On the APL side, in the APL DOM, we will want to create a <table> element and all of its children elements once and only once. It will be the size specified by TableOverSize. We also need custom code to set the content and generate the innerHTML as this will be done repeatedly as we scroll around the grid. It must be as fast as possible. If a user is holding down a cursor key, scrolling through the grid, on every key press event we will be getting some data from the data source, constructing the innerHTML, and then sending it back to the browser.

Next, we need to know exactly how many full rows and columns can be displayed at any given moment. This we call this the WindowSize, which is always smaller than TableOverSize. If we scroll outside the WindowSize in any direction, we reset the innerHTML of the entire <table>, headers and all. Resetting the headers very time we scroll solves the problem of sticky headers, which you would think CSS position: sticky; solves, but it does really doesn't.

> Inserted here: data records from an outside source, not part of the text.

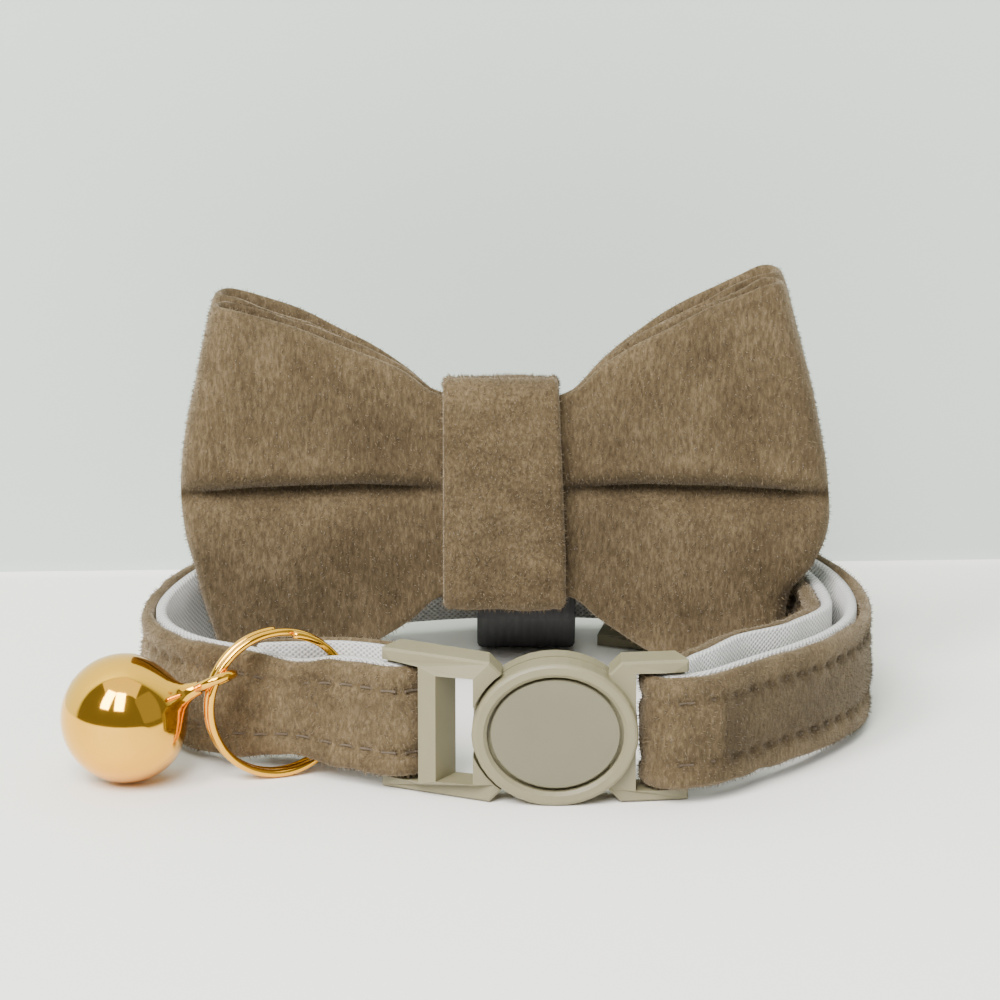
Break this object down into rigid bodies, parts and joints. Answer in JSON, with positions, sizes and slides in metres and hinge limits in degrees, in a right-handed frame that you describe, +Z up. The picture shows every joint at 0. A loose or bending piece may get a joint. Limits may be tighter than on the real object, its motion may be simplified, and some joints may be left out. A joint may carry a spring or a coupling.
{
  "type": "pet bow tie collar",
  "caption": "Small velvet pet collar standing as a closed loop, with a breakaway buckle, an oval face plate, a jingle bell on a split ring and a velvet bow held on by elastic.",
  "frame": {"origin": "middle of the base of the collar's bounding box", "axes": "+X to the right as the buckle is looked at, +Y from the buckle to the back of the loop, +Z up across the strap"},
  "size_m": [0.0708, 0.0564, 0.0384],
  "materials": {
    "velvet": "short taupe pile",
    "webbing": "plain pale grey weave",
    "buckle_plastic": "satin warm grey",
    "badge": "satin grey",
    "gold_metal": "polished gold colour",
    "elastic": "black ribbed elastic"
  },
  "bodies": {
    "root": {"velvet_strap": "velvet", "webbing_strap": "webbing", "buckle_left": "buckle_plastic", "buckle_right": "buckle_plastic", "badge_plate": "badge", "slider": "buckle_plastic", "split_ring": "gold_metal", "bell": "gold_metal", "bow_front_loop": "velvet", "bow_rear_loop": "velvet", "bow_center_band": "velvet", "elastic_loop": "elastic"}
  },
  "joints": []
}
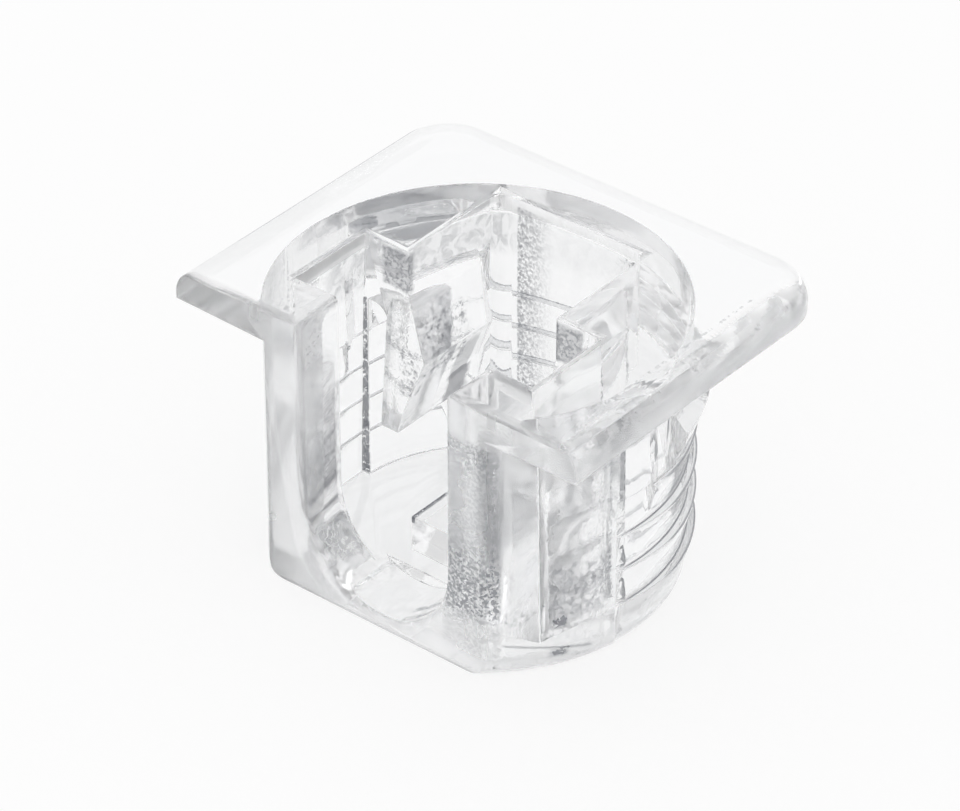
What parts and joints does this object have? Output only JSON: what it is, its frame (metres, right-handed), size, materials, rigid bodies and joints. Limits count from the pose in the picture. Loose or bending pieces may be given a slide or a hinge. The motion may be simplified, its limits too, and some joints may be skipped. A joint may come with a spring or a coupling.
{
  "type": "shelf support housing",
  "caption": "Clear plastic press-fit housing for a shelf: a flanged, barbed round body with a flat front, whose open slot takes the head of a supporting bolt.",
  "frame": {"origin": "the point where the axis of the drilled hole meets the base of the body", "axes": "+Z runs along the drilled hole's axis from the base to the flange, +X across the flat front, and the flat front faces -Y"},
  "size_m": [0.0238, 0.0193, 0.0152],
  "materials": {
    "clear_plastic": "water-clear moulded plastic, glossy outside, with softly uneven and locally frosted surfaces inside the cavity"
  },
  "bodies": {
    "root": {"housing": "clear_plastic"}
  },
  "joints": []
}
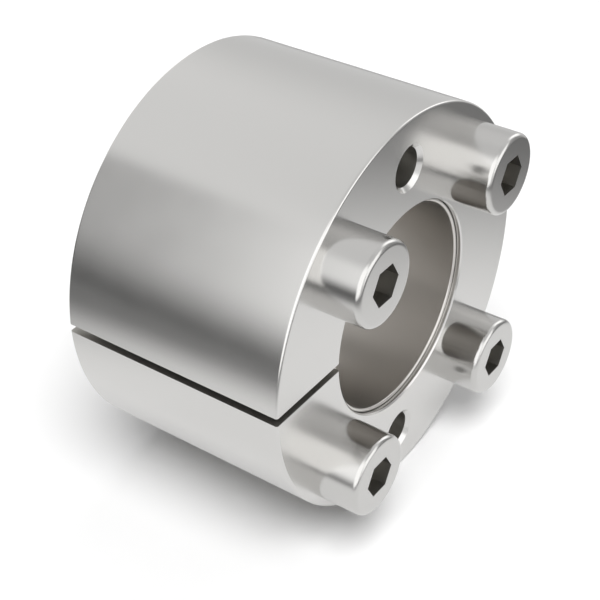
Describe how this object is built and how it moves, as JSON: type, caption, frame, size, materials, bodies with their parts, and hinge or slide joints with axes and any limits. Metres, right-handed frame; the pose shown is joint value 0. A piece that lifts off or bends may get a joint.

Complicating WindowSize are optional row numbers and frozen columns. Let's define the scalar Boolean RowNumbers to be row numbers on or off, and the scalar integer FreezeColumns to be the number of frozen columns. Let's call the sum of these two properties FixedColumns. When computing WindowSize, which is only the scrollable area, we need to leave room for these fixed columns. We define TableSize to be the number of rows and columns we can display including fixed columns, while WindowSize is the number of rows and columns we can display that will scroll. The relationship between the two is:

      TableSize ←→ WindowSize+0,FixedColumns

If row numbers are off, and there are no frozen columns, then TableSize equals WindowSize.

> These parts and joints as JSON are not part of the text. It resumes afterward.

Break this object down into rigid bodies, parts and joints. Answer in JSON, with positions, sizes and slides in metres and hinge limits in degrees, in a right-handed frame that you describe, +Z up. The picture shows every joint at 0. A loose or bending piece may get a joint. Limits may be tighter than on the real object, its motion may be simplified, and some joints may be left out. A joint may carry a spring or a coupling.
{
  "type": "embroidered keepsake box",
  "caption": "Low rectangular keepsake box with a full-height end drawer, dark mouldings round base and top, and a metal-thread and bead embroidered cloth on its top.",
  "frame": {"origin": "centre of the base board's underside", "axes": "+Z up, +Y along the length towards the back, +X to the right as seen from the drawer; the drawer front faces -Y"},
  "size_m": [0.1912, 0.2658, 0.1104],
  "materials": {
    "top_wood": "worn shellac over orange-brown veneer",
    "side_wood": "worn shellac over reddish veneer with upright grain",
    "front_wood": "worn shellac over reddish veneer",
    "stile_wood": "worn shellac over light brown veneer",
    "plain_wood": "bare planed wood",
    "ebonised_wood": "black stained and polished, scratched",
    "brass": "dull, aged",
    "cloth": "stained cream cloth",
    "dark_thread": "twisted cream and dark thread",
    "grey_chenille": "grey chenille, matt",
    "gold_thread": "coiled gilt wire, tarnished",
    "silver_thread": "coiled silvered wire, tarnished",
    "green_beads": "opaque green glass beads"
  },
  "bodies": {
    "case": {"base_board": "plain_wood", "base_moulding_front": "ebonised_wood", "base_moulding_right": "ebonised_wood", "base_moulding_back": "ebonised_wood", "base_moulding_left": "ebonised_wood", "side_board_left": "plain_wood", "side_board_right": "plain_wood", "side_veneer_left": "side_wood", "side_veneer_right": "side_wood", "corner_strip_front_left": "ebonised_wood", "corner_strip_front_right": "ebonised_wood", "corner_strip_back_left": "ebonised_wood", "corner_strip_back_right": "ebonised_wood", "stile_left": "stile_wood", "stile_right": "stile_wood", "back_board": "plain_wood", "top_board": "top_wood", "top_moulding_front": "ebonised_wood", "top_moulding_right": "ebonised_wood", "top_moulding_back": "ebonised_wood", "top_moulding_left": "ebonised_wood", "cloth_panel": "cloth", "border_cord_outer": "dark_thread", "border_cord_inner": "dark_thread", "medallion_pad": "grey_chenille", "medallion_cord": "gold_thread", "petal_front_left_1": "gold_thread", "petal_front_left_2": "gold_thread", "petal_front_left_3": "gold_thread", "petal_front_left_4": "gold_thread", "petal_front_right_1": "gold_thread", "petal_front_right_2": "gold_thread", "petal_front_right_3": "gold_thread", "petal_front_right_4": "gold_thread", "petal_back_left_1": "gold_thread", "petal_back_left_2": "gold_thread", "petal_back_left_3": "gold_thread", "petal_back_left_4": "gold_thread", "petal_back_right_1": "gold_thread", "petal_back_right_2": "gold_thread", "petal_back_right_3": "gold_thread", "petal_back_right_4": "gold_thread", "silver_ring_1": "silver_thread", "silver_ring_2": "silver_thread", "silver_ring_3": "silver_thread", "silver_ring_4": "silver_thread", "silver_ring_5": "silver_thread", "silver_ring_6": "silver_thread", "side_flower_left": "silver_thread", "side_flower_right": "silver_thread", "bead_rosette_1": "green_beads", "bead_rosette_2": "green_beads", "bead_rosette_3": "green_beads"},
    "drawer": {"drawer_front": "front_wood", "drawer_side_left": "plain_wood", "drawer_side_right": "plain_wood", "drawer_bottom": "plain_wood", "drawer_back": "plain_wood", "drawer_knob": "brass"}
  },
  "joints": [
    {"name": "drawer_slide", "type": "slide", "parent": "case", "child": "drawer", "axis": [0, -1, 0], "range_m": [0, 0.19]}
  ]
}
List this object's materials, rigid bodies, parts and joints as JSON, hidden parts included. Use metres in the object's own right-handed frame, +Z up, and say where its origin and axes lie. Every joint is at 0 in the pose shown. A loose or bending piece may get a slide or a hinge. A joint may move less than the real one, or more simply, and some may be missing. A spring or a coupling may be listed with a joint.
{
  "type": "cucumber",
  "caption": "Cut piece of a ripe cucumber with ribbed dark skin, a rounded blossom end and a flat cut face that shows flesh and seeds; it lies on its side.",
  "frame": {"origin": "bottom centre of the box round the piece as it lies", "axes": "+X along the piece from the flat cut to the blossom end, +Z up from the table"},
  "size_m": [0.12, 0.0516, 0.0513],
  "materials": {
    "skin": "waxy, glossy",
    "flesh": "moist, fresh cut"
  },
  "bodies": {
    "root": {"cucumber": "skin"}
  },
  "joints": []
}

How do we compute WindowSize? The number of rows is easy. We know the height of our element, we know the height of our rows, we do the division. This value is fixed as long as there is not a resize event. Columns are another story. Each column can have a different width, so the number of columns we can display varies with the column that is currently displayed on the far left. Let's first define ar few more names:

Values is the data, like the ⎕WC grid more or less. DataSize is the shape of Values.

DataCell is analogous to ⎕WC's CurCell - an index into Values, representing the current cell.

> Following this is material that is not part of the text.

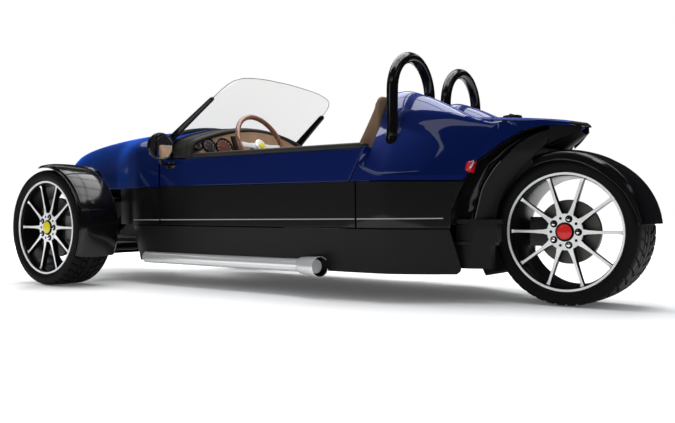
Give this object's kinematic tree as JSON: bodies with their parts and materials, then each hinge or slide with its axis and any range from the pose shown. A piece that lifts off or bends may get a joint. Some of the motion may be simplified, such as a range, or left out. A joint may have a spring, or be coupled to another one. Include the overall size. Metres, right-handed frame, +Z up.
{
  "type": "three-wheeled car",
  "caption": "Open two-seat three-wheeled car with two steered front wheels, one rear wheel, side doors, raked windshield and roll hoops.",
  "frame": {"origin": "on the ground under the middle of the overall length and width", "axes": "+X the car's left, +Y its rear, +Z up"},
  "size_m": [1.749, 3.66, 1.114],
  "materials": {
    "blue_paint": "deep metallic blue clear coat",
    "black_paint": "gloss black paint",
    "black_pad": "satin black padded trim",
    "tan_leather": "tan leather",
    "black_metal": "gloss black powder coat",
    "black_plastic": "matt black",
    "engine_iron": "plain cast block",
    "chrome": "polished",
    "glass": "clear laminated glass",
    "lamp_glass": "clear lens",
    "red_lens": "red lens",
    "tyre": "black rubber with a road tread",
    "wheel_alloy": "machined spoke faces over gloss black",
    "disc_steel": "ground steel",
    "wood": "varnished brown wood",
    "brushed_steel": "brushed"
  },
  "bodies": {
    "body": {"arch_panels": "black_paint", "bulkhead": "black_plastic", "cowl_pad": "black_pad", "dampers": "black_metal", "dash_panel": "tan_leather", "engine_block": "engine_iron", "exhaust_pipes": "chrome", "firewall": "black_plastic", "floor_tub": "black_plastic", "front_frame": "black_metal", "fuel_cap": "black_metal", "grille": "black_plastic", "headlamp_lenses": "lamp_glass", "headlamps": "black_metal", "hood_shell": "blue_paint", "nose_lower": "black_paint", "rear_body": "blue_paint", "rear_fender": "black_paint", "rear_frame": "black_metal", "rear_undertray": "black_paint", "roll_hoops": "black_metal", "seat_backs": "tan_leather", "seat_cushions": "tan_leather", "side_panels": "black_paint", "sill_panels": "black_paint", "steering_column": "black_metal", "swing_arm": "black_metal", "tail_lamps": "red_lens", "windshield": "glass", "windshield_posts": "black_metal", "wishbones": "black_metal"},
    "wheel_front_left": {"tyre_front_left": "tyre", "rim_front_left": "wheel_alloy", "brake_disc_front_left": "disc_steel"},
    "wheel_front_right": {"tyre_front_right": "tyre", "rim_front_right": "wheel_alloy", "brake_disc_front_right": "disc_steel"},
    "wheel_rear": {"tyre_rear": "tyre", "rim_rear": "wheel_alloy", "brake_disc_rear": "disc_steel"},
    "knuckle_left": {"knuckle_left": "black_metal", "front_fender_left": "black_paint"},
    "knuckle_right": {"knuckle_right": "black_metal", "front_fender_right": "black_paint"},
    "door_left": {"door_left": "black_paint", "door_trim_left": "black_pad", "mirror_left": "black_metal"},
    "door_right": {"door_right": "black_paint", "door_trim_right": "black_pad", "mirror_right": "black_metal"},
    "steering_wheel": {"steering_rim": "wood", "steering_spokes": "brushed_steel"},
    "rack": {"steering_rack": "black_metal"}
  },
  "joints": [
    {"name": "steer_left", "type": "hinge", "parent": "body", "child": "knuckle_left", "pos_m": [0.705, -1.06, 0.307], "axis": [0, 0, 1], "range_deg": [-20, 20]},
    {"name": "steer_right", "type": "hinge", "parent": "body", "child": "knuckle_right", "pos_m": [-0.705, -1.06, 0.307], "axis": [0, 0, 1], "range_deg": [-20, 20]},
    {"name": "rack_slide", "type": "slide", "parent": "body", "child": "rack", "axis": [1, 0, 0], "range_m": [-0.047, 0.047]},
    {"name": "steering_wheel_turn", "type": "hinge", "parent": "body", "child": "steering_wheel", "pos_m": [0.245, -0.083, 0.733], "axis": [0, 0.9239, 0.3827], "range_deg": [-241, 241]},
    {"name": "spin_front_left", "type": "hinge", "parent": "knuckle_left", "child": "wheel_front_left", "pos_m": [0.762, -1.06, 0.307], "axis": [1, 0, 0], "continuous": true},
    {"name": "spin_front_right", "type": "hinge", "parent": "knuckle_right", "child": "wheel_front_right", "pos_m": [-0.762, -1.06, 0.307], "axis": [1, 0, 0], "continuous": true},
    {"name": "spin_rear", "type": "hinge", "parent": "body", "child": "wheel_rear", "pos_m": [0, 1.468, 0.307], "axis": [1, 0, 0], "continuous": true},
    {"name": "door_left_hinge", "type": "hinge", "parent": "body", "child": "door_left", "pos_m": [0.522, -0.556, 0.49], "axis": [0, 0, 1], "range_deg": [-60, 0]},
    {"name": "door_right_hinge", "type": "hinge", "parent": "body", "child": "door_right", "pos_m": [-0.522, -0.556, 0.49], "axis": [0, 0, 1], "range_deg": [0, 60]}
  ],
  "couplings": [
    {"joint": "steer_right", "follows": "steer_left", "ratio": 1},
    {"joint": "rack_slide", "follows": "steer_left", "m_per_rad": -0.12738},
    {"joint": "steering_wheel_turn", "follows": "steer_left", "ratio": 12}
  ]
}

WindowCell is the index of the current cell in the window.

TableCell is the index of the current cell in the table, which is just the window plus the number of fixed columns.

WindowIndex is the location of upper left corner of the window in Values, similar to ⎕WC's Grid.Index.

In our DataGrid, we insist that the current cell is visible. This is unlike Excel or the ⎕WC grid. This means the following relationship holds:

      DataCell ←→ WindowIndex+WindowCell

The number of columns that can be displayed at any given time is a function of the WindowIndex, the width of all the columns, and the available space. For each column, when it is in the left-most position, we need to know how many columns we can display. We call this vector ColumnsPerIndex, and it can be computed with:

  ComputeColumnsPerIndex←{
     s←+\¨(⍳≢⍵)↓¨⊂⍵
     1+s⍸¨⍺
 }   

Where is vector of column widths, and is the available space. This value is useful when scrolling left. We know the column that will be the left-most column, and can then easily pick out the number of columns that can be displayd. By definition, when scrolling left, one new column comes into view on the left. A slightly different problem arises scrolling right. In order to get one new column to come into view on the right, one or more columns may move off on the left, which in turn may actually bring more than one column in on the right. To make this easy it would be nice to know what column should be the left-most column when a given column is being scrolled into view on the right. We call this the ScrollIntoViewIndex given by:

   ComputeScrollIntoViewIndex←{
     n←⍳≢⍵
     (⍵/n)[n⍳⍨∊n+⍳¨⍵]
 }

where is the ColumnsPerIndex vector. With these two vectors in hand, we can scroll left and right with ease.

When are grid is created, or anytime a grid is resized, most of these values must be recomputed. This is done with the Resize function:

 Resize←{
     t←⍺
     p←t.Parent
     t.AvailableWidth←p.Width-+/t.FixedColumns↑t.FullWidths
     t.ColumnsPerIndex←t.AvailableWidth ComputeColumnsPerIndex t.RowNumbers↓t.FullWidths
     0∊t.ColumnsPerIndex:0
     t.ScrollIntoViewIndex←ComputeScrollIntoViewIndex t.ColumnsPerIndex
     t.RowsToDisplay←p.Height ComputeRowsToDisplay 0
     t.WindowSize←t.RowsToDisplay,(1⊃t.WindowIndex)⊃t.ColumnsPerIndex
     ∨/t.WindowSize<1:0
     t.WindowCell←t.WindowCell⌊t.WindowSize-1
     t.DataCell←t.WindowIndex+t.WindowCell
     t.TableCell←t.WindowCell+0,t.FixedColumns
     Refresh t
 } 

With these values in hand, scrolling around is straight forward. For example, scrolling to the right is done as follows:

MoveWindowRight←{
     t←⍵
     c←1⊃t.DataCell
     i←c⊃t.ScrollIntoViewIndex
     t.WindowIndex[1]←i
     t.WindowSize[1]←i⊃t.ColumnsPerIndex
     t.WindowCell[1]←c-i    
     t.TableCell←t.WindowCell+0,t.FixedColumns
     _←Refresh t
     0
 }

Once we have mastered scrolling one row or column at a time, up or down, left or right, then Page Up, Page Down, Home, End, etc., are all easy.

In a future post we will look at editing, and various edit modes that mimic Excel behavior. We are also going to have to figure out how to put scroll bars on this thing.